§ TASK STATEMENT
Exactly repeat the lines starting at the one that holds "placed() base_shell();" and ending at the one that holds "cad_parts[node].hide_render = cad_parts[node].hide_viewport". Both end lines count; leave out everything else.
>> Start
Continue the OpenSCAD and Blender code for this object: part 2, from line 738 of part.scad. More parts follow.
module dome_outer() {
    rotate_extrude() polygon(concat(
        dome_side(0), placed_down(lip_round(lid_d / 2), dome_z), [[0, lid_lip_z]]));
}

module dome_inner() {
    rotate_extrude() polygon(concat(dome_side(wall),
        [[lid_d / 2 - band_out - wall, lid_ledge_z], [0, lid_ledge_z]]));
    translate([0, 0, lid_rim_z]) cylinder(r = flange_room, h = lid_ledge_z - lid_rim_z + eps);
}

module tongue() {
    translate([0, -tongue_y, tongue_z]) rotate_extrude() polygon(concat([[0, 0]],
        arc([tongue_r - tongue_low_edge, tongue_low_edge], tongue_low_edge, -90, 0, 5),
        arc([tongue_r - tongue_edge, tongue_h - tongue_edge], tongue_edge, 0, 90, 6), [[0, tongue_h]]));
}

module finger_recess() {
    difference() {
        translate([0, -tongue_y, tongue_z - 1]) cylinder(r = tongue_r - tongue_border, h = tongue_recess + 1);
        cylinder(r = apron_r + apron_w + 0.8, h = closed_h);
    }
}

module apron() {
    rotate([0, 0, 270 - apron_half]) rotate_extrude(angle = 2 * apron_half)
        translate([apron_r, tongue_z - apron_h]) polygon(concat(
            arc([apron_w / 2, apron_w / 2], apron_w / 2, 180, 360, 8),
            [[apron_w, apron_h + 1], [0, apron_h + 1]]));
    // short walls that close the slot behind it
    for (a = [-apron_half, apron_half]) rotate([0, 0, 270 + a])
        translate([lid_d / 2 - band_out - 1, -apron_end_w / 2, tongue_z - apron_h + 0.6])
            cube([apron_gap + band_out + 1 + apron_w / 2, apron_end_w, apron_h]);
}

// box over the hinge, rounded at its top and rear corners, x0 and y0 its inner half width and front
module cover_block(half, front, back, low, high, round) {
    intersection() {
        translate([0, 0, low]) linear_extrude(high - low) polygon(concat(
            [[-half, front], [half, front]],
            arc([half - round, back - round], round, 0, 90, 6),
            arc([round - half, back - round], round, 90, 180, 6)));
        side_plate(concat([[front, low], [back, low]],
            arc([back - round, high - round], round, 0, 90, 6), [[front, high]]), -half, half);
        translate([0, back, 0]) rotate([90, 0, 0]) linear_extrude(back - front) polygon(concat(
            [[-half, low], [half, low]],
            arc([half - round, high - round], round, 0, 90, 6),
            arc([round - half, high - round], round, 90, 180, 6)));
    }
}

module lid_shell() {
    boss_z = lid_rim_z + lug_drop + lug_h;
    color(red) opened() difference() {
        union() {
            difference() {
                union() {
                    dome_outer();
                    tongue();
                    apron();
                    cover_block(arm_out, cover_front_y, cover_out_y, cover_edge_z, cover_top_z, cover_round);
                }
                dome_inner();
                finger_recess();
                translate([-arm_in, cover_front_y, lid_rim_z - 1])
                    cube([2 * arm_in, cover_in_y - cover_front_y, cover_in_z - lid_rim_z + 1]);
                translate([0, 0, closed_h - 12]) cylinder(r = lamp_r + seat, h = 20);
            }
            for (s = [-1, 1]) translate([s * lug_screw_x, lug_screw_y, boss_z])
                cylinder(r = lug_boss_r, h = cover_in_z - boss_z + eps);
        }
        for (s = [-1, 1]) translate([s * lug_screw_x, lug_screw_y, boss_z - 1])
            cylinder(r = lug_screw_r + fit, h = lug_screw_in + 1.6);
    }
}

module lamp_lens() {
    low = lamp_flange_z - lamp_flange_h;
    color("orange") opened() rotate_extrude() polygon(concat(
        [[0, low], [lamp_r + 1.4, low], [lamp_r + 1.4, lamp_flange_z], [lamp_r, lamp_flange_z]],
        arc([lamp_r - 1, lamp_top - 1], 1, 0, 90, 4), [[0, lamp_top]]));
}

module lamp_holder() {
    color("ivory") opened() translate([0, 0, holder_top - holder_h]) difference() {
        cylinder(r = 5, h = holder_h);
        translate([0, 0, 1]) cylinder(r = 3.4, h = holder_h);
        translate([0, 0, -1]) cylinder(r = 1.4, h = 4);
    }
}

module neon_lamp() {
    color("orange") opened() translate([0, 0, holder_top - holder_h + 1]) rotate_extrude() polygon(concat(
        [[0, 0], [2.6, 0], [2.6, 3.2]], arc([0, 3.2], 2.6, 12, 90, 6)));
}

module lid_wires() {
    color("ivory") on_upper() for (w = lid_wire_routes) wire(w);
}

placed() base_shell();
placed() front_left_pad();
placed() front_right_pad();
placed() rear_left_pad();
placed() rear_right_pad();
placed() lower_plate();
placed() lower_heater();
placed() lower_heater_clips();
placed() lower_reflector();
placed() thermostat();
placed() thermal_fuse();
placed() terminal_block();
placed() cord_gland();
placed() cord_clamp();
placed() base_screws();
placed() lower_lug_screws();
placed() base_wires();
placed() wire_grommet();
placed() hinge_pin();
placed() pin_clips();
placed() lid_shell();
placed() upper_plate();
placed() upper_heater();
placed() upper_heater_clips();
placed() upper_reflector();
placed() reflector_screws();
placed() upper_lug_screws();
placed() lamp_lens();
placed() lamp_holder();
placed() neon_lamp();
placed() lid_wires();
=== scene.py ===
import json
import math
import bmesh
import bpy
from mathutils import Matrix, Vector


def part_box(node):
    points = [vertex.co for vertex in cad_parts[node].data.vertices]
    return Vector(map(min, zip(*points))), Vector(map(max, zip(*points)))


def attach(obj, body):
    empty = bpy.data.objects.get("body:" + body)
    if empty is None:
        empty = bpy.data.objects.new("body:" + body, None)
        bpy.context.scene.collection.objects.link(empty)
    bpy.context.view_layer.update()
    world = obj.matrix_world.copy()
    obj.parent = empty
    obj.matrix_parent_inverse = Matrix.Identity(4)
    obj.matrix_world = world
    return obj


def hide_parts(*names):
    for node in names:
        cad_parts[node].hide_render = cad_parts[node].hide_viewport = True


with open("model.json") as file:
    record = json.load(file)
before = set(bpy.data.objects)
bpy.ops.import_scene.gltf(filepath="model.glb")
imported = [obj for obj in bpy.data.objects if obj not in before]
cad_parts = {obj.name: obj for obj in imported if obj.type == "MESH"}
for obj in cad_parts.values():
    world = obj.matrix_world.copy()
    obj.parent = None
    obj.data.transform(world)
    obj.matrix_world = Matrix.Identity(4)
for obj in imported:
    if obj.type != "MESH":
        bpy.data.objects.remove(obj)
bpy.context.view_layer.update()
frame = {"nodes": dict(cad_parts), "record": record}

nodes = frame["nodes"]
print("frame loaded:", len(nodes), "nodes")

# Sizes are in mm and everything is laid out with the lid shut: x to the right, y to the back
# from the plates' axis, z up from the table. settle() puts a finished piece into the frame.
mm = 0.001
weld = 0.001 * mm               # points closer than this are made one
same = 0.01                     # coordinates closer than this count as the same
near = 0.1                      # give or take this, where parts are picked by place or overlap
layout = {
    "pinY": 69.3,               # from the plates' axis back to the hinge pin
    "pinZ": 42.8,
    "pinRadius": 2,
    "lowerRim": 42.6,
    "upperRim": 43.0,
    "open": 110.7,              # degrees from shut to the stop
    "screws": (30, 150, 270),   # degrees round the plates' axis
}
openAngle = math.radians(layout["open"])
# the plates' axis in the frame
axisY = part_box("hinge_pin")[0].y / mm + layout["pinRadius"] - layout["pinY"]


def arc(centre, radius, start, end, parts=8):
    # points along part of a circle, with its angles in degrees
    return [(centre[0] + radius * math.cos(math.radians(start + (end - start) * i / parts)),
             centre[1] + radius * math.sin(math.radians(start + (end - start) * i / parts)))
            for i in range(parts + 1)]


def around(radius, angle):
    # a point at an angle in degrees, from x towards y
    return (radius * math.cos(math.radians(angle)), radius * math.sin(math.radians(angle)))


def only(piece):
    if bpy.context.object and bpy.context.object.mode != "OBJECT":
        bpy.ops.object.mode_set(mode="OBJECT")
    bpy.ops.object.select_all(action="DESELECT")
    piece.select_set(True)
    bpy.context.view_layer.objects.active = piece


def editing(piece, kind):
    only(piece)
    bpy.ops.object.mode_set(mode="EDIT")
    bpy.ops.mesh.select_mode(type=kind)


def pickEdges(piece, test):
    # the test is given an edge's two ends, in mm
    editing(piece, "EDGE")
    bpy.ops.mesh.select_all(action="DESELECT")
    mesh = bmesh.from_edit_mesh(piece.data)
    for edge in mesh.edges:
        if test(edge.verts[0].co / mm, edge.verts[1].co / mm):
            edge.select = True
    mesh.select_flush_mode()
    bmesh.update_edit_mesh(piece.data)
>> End
§ RESULT OF THIS TASK
placed() base_shell();
placed() front_left_pad();
placed() front_right_pad();
placed() rear_left_pad();
placed() rear_right_pad();
placed() lower_plate();
placed() lower_heater();
placed() lower_heater_clips();
placed() lower_reflector();
placed() thermostat();
placed() thermal_fuse();
placed() terminal_block();
placed() cord_gland();
placed() cord_clamp();
placed() base_screws();
placed() lower_lug_screws();
placed() base_wires();
placed() wire_grommet();
placed() hinge_pin();
placed() pin_clips();
placed() lid_shell();
placed() upper_plate();
placed() upper_heater();
placed() upper_heater_clips();
placed() upper_reflector();
placed() reflector_screws();
placed() upper_lug_screws();
placed() lamp_lens();
placed() lamp_holder();
placed() neon_lamp();
placed() lid_wires();
=== scene.py ===
import json
import math
import bmesh
import bpy
from mathutils import Matrix, Vector


def part_box(node):
    points = [vertex.co for vertex in cad_parts[node].data.vertices]
    return Vector(map(min, zip(*points))), Vector(map(max, zip(*points)))


def attach(obj, body):
    empty = bpy.data.objects.get("body:" + body)
    if empty is None:
        empty = bpy.data.objects.new("body:" + body, None)
        bpy.context.scene.collection.objects.link(empty)
    bpy.context.view_layer.update()
    world = obj.matrix_world.copy()
    obj.parent = empty
    obj.matrix_parent_inverse = Matrix.Identity(4)
    obj.matrix_world = world
    return obj


def hide_parts(*names):
    for node in names:
        cad_parts[node].hide_render = cad_parts[node].hide_viewport = True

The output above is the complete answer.